LOUISVILLE, Ky. - Kentucky agriculture leaders hope more farmers jump into the hemp industry, despite lingering concerns about confusing federal regulations.

Angela Wartes-Kahl of Fiber Evolution, LLC went to the Kentucky Hemp Summit Wednesday all the way from Oregon to learn about the burgeoning industry.

"It's the most exciting time, I think, for agriculture in the United States in the last 70 years because at no other time has there been a new commodity introduced from the very beginning," Wartes-Kahl said.

The Hemp Summit comes after the USDA recently established new guidelines for the 2020 growing season.

Kentucky Agriculture Commissioner Ryan Quarles said that move is a step in the right direction, but there are a number of other issues.
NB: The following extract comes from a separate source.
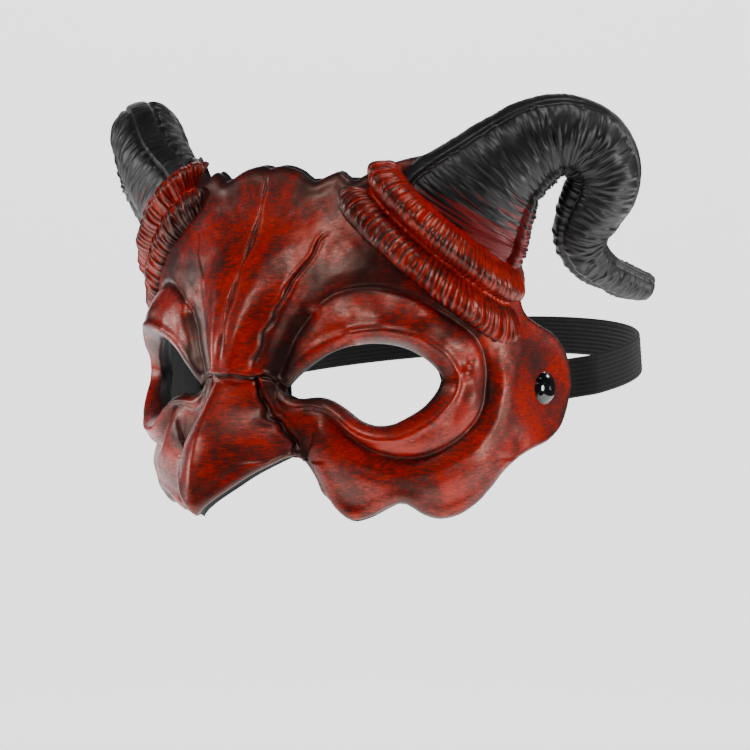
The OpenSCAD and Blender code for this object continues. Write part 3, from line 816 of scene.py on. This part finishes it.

"The other issues that we have got to solve what the FDA may or may not do with industrial hemp. A lot of our farmers are nervous about over-regulation from the FDA. We're trying to fight back against that. We've had a lot of success with the EPA when it comes to new crop technology. One of the issues with hemp right now is that we're using 1940  production techniques and not being able to use modern technology to grow the crop in the 21st century."

Quarles said a lot of banks are unable to work with hemp growers because of federal regulations. Banks are not allowed to be involved in illegal activities, and even though the 2018 Farm Bill removed hemp from the list of Schedule 1 narcotics, banks are still reluctant to help finance farmers wanting to grow the crop.
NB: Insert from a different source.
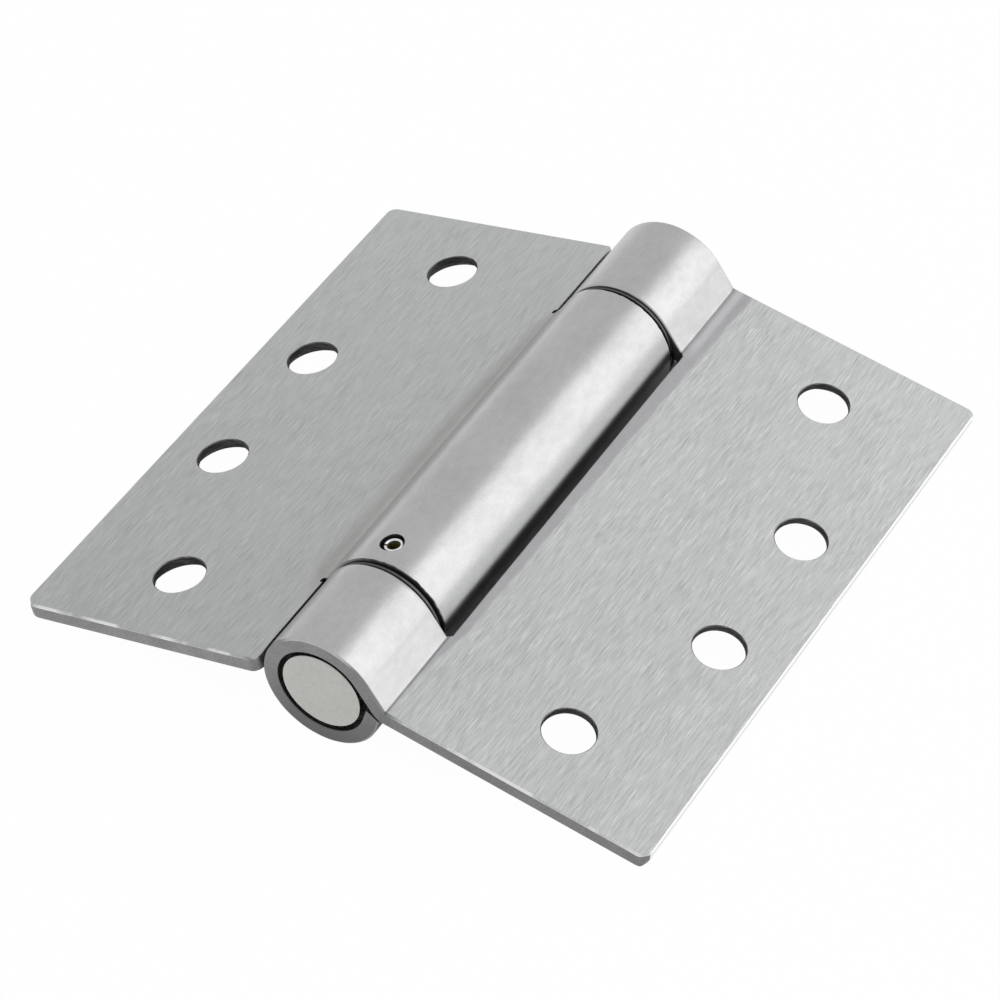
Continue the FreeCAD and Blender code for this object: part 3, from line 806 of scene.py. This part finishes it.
def pin_surface(name, low, high):
    """Bright spring steel, yellow-olive and darker inside below its rim: a yellow tint with painted shade."""
    surface = Surface(name)
    nodes = surface.nodes
    grain = surface.texture((3.0, 3.0, 3.0), *GRAIN)
    share = nodes.ramp(grain, 0.3, 0.7)
    tinted_inside = nodes.mix(share, DARK_OLIVE, PALE_YELLOW)
    pin_rim_grey = nodes.mix(share, grey(low), grey(high))
    # yellow tint and painted shade inside the pin, below its rim
    colour = nodes.mix(nodes.ramp(surface.height, *PIN_TINT_TOP), tinted_inside, pin_rim_grey)
    return surface.finish(colour, nodes.between(share, 0.36, 0.26), grain, 0.002)


def brushed_share(surface, look, reach):
    """None on the roll, all beyond a border that drifts and wavers along the leaf."""
    nodes = surface.nodes
    border = look.borders[0][1]
    for (start, low), (stop, high) in zip(look.borders, look.borders[1:]):
        border = nodes.plus(border, nodes.ramp(surface.along, start, stop, 0.0, high - low))
    border = nodes.plus(border, nodes.times(surface.texture(*WAVER), BORDER_WAVER))
    half = look.border_softness / 2
    return nodes.ramp(nodes.less(reach, border), BORDER_SHIFT - half, BORDER_SHIFT + half)


def brushed_steel(surface, look):
    """Colour, gloss and relief of steel that is brushed along the barrel, with painted light that brightens
    it from the near to the far end.
    """
    nodes = surface.nodes
    sideways = nodes.add("ShaderNodeCombineXYZ", {"X": nodes.less(surface.texture(*DRIFT), 0.5)}).outputs[0]
    bent = nodes.vector("ADD", surface.place, sideways)
    streaks = nodes.times(surface.texture(*STREAKS, bent), 0.65)
    fine = nodes.times(surface.texture(*FINE_STREAKS, bent), 0.35)
    scratches = nodes.ramp(surface.texture(*SCRATCHES, bent), 0.64, 0.71)
    dents = nodes.ramp(surface.texture(*DENTS, bent), 0.65, 0.72)
    marks = nodes.less(scratches, dents)
    busy = nodes.ramp(surface.texture(*BUSY_PLACES), 0.32, 0.68, 0.75, 1.45)
    grain = nodes.plus(nodes.times(nodes.less(nodes.plus(streaks, fine), 0.5), busy), 0.5)
    lively = nodes.plus(grain, nodes.times(marks, busy, 0.12))
    lively = nodes.plus(lively, nodes.times(surface.texture(*CLOUDS), 0.12))
    # painted light: the brushing darker at the near end and brighter at the far end
    lively = nodes.plus(lively, nodes.ramp(surface.along, -HALF_HEIGHT, HALF_HEIGHT, *look.falloff))
    low, high = look.brushed_greys
    colour = nodes.mix(nodes.ramp(lively, *LIVELY), grey(low, COOL), grey(high, COOL))
    gloss = nodes.ramp(lively, *LIVELY, BRUSHED_ROUGHNESS + 0.04, BRUSHED_ROUGHNESS - 0.04)
    return colour, gloss, nodes.plus(grain, marks)


def smooth_steel(surface, look, beyond):
    """Colour, gloss and relief of the roll and the band beside it, with painted shade in the crease and a
    painted highlight beside it at the far end.  Beyond is the reach past the crease.
    """
    nodes = surface.nodes
    mottle = surface.texture(*MOTTLE)
    sand = surface.texture(*SAND)
    calm = nodes.plus(nodes.times(mottle, 0.5), nodes.times(surface.texture(*PATCHES), 0.5))
    even = nodes.ramp(calm, 0.35, 0.65)
    speckled = nodes.plus(even, nodes.times(nodes.less(sand, 0.5), 1.8))
    roll = nodes.mix(speckled, *[grey(value) for value in SMOOTH_GREYS])
    band = nodes.mix(speckled, *[grey(value, look.band_tint) for value in look.band_greys])
    colour = nodes.mix(nodes.ramp(beyond, -look.crease_softness, look.crease_softness), roll, band)
    # painted shade: the crease darkened towards black, less so at the far end
    in_crease = nodes.ramp(nodes.size(nodes.less(beyond, 0.04)), 0.12, 0.26, 1.0, 0.0)
    darker = nodes.times(in_crease, look.crease_dark, nodes.ramp(surface.along, *FAR_PART, 1.0, 0.55))
    colour = nodes.mix(darker, colour, grey(0.0))
    # painted highlight: brighter towards white beside the crease at the far end
    beside = nodes.times(nodes.ramp(beyond, 0.4, 0.8), nodes.ramp(beyond, 1.4, 2.0, 1.0, 0.0))
    brighter = nodes.times(beside, nodes.ramp(surface.along, *FAR_PART), look.far_streak)
    colour = nodes.mix(brighter, colour, grey(1.0))
    gloss = nodes.between(even, SMOOTH_ROUGHNESS + 0.03, SMOOTH_ROUGHNESS - 0.03)
    gloss = nodes.plus(gloss, nodes.ramp(nodes.size(beyond), 0.2, 1.2, look.crease_dull, 0.0))
    return colour, gloss, nodes.plus(nodes.times(mottle, 0.12), nodes.times(sand, 1.8))


def with_painted_rim_light(surface, reach, colour):
    """Painted highlight on the outer edge and, broken up, on the near edge of the plate; painted shade on the
    rim round the near knuckle, below its top.
    """
    nodes = surface.nodes
    near = nodes.ramp(surface.along, -HALF_HEIGHT + 0.28, -HALF_HEIGHT + 0.4, 1.0, 0.0)
    # painted shade on the near knuckle's rim, below its top
    below_top = nodes.ramp(surface.height, *KNUCKLE_TOP, 0.65, 0.0)
    knuckle_rim_shade = nodes.times(near, nodes.ramp(reach, *ROLL_TO_PLATE, 1.0, 0.0), below_top)
    colour = nodes.mix(knuckle_rim_shade, colour, grey(PAINTED_RIM_SHADE))
    # painted highlight on the near edge of the plate, broken up by noise
    near_edge_highlight = nodes.ramp(surface.texture(*HIGHLIGHT_BREAKS), 0.46, 0.54)
    near_edge_highlight = nodes.times(near, nodes.ramp(reach, *ROLL_TO_PLATE), near_edge_highlight)
    # painted highlight on the outer edge
    outer = nodes.ramp(reach, LEAF_REACH - 0.25, LEAF_REACH - 0.1)
    return nodes.mix(nodes.math("MAXIMUM", outer, near_edge_highlight), colour, grey(PAINTED_HIGHLIGHT_GREY))


def sheet_surface(name, look):
    """Sheet steel: smooth on the roll, then a band beyond the crease, then brushed along the barrel."""
    surface = Surface(name)
    nodes = surface.nodes
    from_axis = nodes.vector("SUBTRACT", surface.place, (0, 0, KNUCKLE_RADIUS))
    plate_way = (look.side * math.cos(SLOPE), 0, -math.sin(SLOPE))
    reach = nodes.vector("DOT_PRODUCT", from_axis, plate_way, "Value")
    share = brushed_share(surface, look, reach)
    brushed_colour, brushed_gloss, brushed_relief = brushed_steel(surface, look)
    smooth_colour, smooth_gloss, smooth_relief = smooth_steel(surface, look, nodes.less(reach, look.crease))
    colour = with_painted_rim_light(surface, reach, nodes.mix(share, smooth_colour, brushed_colour))
    gloss = nodes.between(share, smooth_gloss, brushed_gloss)
    relief = nodes.plus(nodes.times(brushed_relief, share), smooth_relief)
    return surface.finish(colour, gloss, relief, 0.006)


def dress(node, material):
    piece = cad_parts[node]
    piece.data.materials.clear()
    piece.data.materials.append(material)


# Surroundings
FLOOR_SIZE = 4.0
FLOOR_GREY = 0.8
FLOOR_GLOW = 0.98
UNDER_HINGE = (0.046, 0.052)        # metres from the middle, where metal stops seeing the shadow
ROOM_GLOW = 0.8
KEY_PANEL = {"azimuth": 60, "elevation": 28, "distance": 1.0, "width": 1.15, "height": 1.2, "power": 4.29}


def make_floor():
    """Floor that looks white and keeps a trace of the shadow.

    Metal sees the full shadow under the hinge and the white beside it.
    """
    bpy.ops.mesh.primitive_plane_add(size=FLOOR_SIZE, location=(0, 0, 0))
    floor = bpy.context.object
    floor.name = "floor"
    material = bpy.data.materials.new("floor_white")
    material.use_nodes = True
    nodes = Nodes(material.node_tree)
    rays = nodes.add("ShaderNodeLightPath").outputs
    place = nodes.add("ShaderNodeTexCoord").outputs["Object"]
    parts = nodes.add("ShaderNodeSeparateXYZ", {"Vector": place}).outputs
    beside = nodes.math("MAXIMUM", *[nodes.ramp(nodes.size(parts[axis]), *UNDER_HINGE) for axis in "XY"])
    straight = nodes.plus(rays["Is Camera Ray"], rays["Is Transmission Ray"])
    seen = nodes.times(nodes.plus(straight, nodes.times(rays["Is Glossy Ray"], beside)), FLOOR_GLOW)
    diffuse = nodes.add("ShaderNodeBsdfDiffuse", {"Color": grey(FLOOR_GREY)})
    glow = nodes.add("ShaderNodeEmission", {"Color": grey(1.0), "Strength": 1.0})
    both = nodes.add("ShaderNodeMixShader", {0: seen, 1: diffuse.outputs[0], 2: glow.outputs[0]})
    out = nodes.add("ShaderNodeOutputMaterial")
    nodes.tree.links.new(both.outputs[0], out.inputs["Surface"])
    floor.data.materials.append(material)


def make_panel(name, azimuth, elevation, distance, width, height, power):
    """Soft box that faces the object.  Azimuth 0 is towards +Y, 90 towards +X."""
    data = bpy.data.lights.new(name, "AREA")
    data.shape = "RECTANGLE"
    data.size = width
    data.size_y = height
    data.energy = power
    panel = bpy.data.objects.new(name, data)
    turn, rise = math.radians(azimuth), math.radians(elevation)
    way = Vector((math.sin(turn) * math.cos(rise), math.cos(turn) * math.cos(rise), math.sin(rise)))
    panel.location = way * distance
    panel.rotation_euler = way.to_track_quat("Z", "Y").to_euler()
    bpy.context.scene.collection.objects.link(panel)


def make_world(strength):
    """Pale room, the same for the camera and for the metal."""
    world = bpy.data.worlds.new("world")
    world.use_nodes = True
    nodes = Nodes(world.node_tree)
    room = nodes.add("ShaderNodeBackground", {"Color": grey(1.0), "Strength": strength})
    out = nodes.add("ShaderNodeOutputWorld")
    nodes.tree.links.new(room.outputs[0], out.inputs["Surface"])
    bpy.context.scene.world = world


make_camera()
knuckle_sheet = sheet_surface("satin_steel_of_the_knuckle_leaf", KNUCKLE_LEAF_LOOK)
barrel_sheet = sheet_surface("satin_steel_of_the_barrel_leaf", BARREL_LEAF_LOOK)
cut_steel = cut_surface("cut_steel", 0.22, 0.33)
bored_steel = bored_surface("bored_steel", 0.065, 0.23)
# painted shade: near black, for the walls of the cutout beside the barrel
painted_shade_steel = bored_surface("painted_shade_steel", 0.008, 0.03)
plate = plain_surface("plated_steel", (0.446, 0.49), 0.3, 1.2, 0.001, tint=ZINC)
washer = washer_surface("washer_steel", 0.065, 0.16)
pin = pin_surface("bright_pin", 0.8, 0.88)
nylon = plain_surface("dark_nylon", (0.008, 0.016), 0.6, 3.0, 0.004, metallic=0.0)
spring = plain_surface("spring_steel", (0.15, 0.22), 0.4, 4.0, 0.004)
for node, material in (
    ("knuckle_bush", nylon), ("barrel_bush", nylon), ("torsion_spring", spring), ("tension_adjuster", plate),
    ("tension_lock_pin", plate),
):
    dress(node, material)
make_end_knuckle_leaf(knuckle_sheet, cut_steel, painted_shade_steel, bored_steel)
make_barrel_leaf(barrel_sheet, cut_steel, bored_steel)
make_spindle(plate)
make_slotted_pin(pin)
make_washer(-1, washer)
make_washer(1, washer)
make_floor()
make_world(ROOM_GLOW)
make_panel("key_panel", **KEY_PANEL)

scene = bpy.context.scene
scene.view_settings.view_transform = "Standard"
Kentucky ranks among the top five states for producing hemp, even though Quarles said it represents less than one percent of Kentucky's overall crop sales.
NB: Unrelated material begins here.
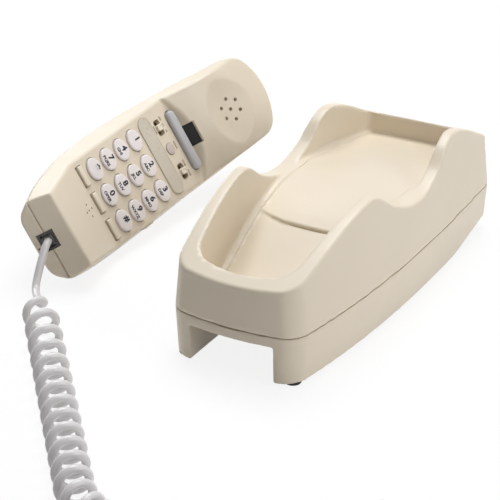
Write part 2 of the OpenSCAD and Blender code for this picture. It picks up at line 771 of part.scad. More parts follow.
pcb_z = 1.2;
pcb_t = 1.6;
pcb_y = [mic_y + 10, arc_apex + 1];
pcb_w = 2 * key_pitch_x + 10.4;
board_posts = [pcb_y[0] + 8, pcb_y[1] - 3];
board_post_x = 18;
module circuit_board() {
    color(board_c) on_handset() translate([-pcb_w / 2, pcb_y[0], pcb_z])
        cube([pcb_w, pcb_y[1] - pcb_y[0], pcb_t]);
}
mat_t = 1.2;
mat_pad_d = 7;
mat_top = inner_face - flange_gap - flange_t - key_travel - seat;
module key_mat() {
    color(grey_c) on_handset() {
        translate([0, keypad_y, pcb_z + pcb_t + mat_t / 2])
            cube([2 * key_pitch_x + mat_pad_d + 4, 3 * key_pitch_y + mat_pad_d + 5, mat_t],
                center = true);
        for (i = [0:11]) translate([key_place(i)[0], key_place(i)[1], pcb_z + pcb_t + mat_t - tiny])
            cylinder(d = mat_pad_d, h = mat_top - pcb_z - pcb_t - mat_t + tiny, $fn = 24);
    }
}
module key(i) {
    color(key_c) on_handset() translate([key_place(i)[0], key_place(i)[1], 0]) {
        translate([0, 0, inner_face - flange_gap]) oval(key_w, key_l, key_top - inner_face + flange_gap);
        translate([0, 0, inner_face - flange_gap - flange_t])
            oval(key_w + lip, key_l + 1.4 * lip, flange_t + tiny);
    }
}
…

Quarles wants Kentucky to be known for its hemp, but his office is also careful to warn farmers about the risks.

"I've always felt that being upfront and honest with our producers is the best way forward," Quarles said.

Despite the risks, Quarles said 2019 was a good year for Kentucky farmers.

"With 26,000 acres, $100 million in hemp sales coming from Kentucky, and 1,000 brand-new jobs, jobs that did not exist just a year ago," Quarles said.

And with any luck, 2020 will also be a good year.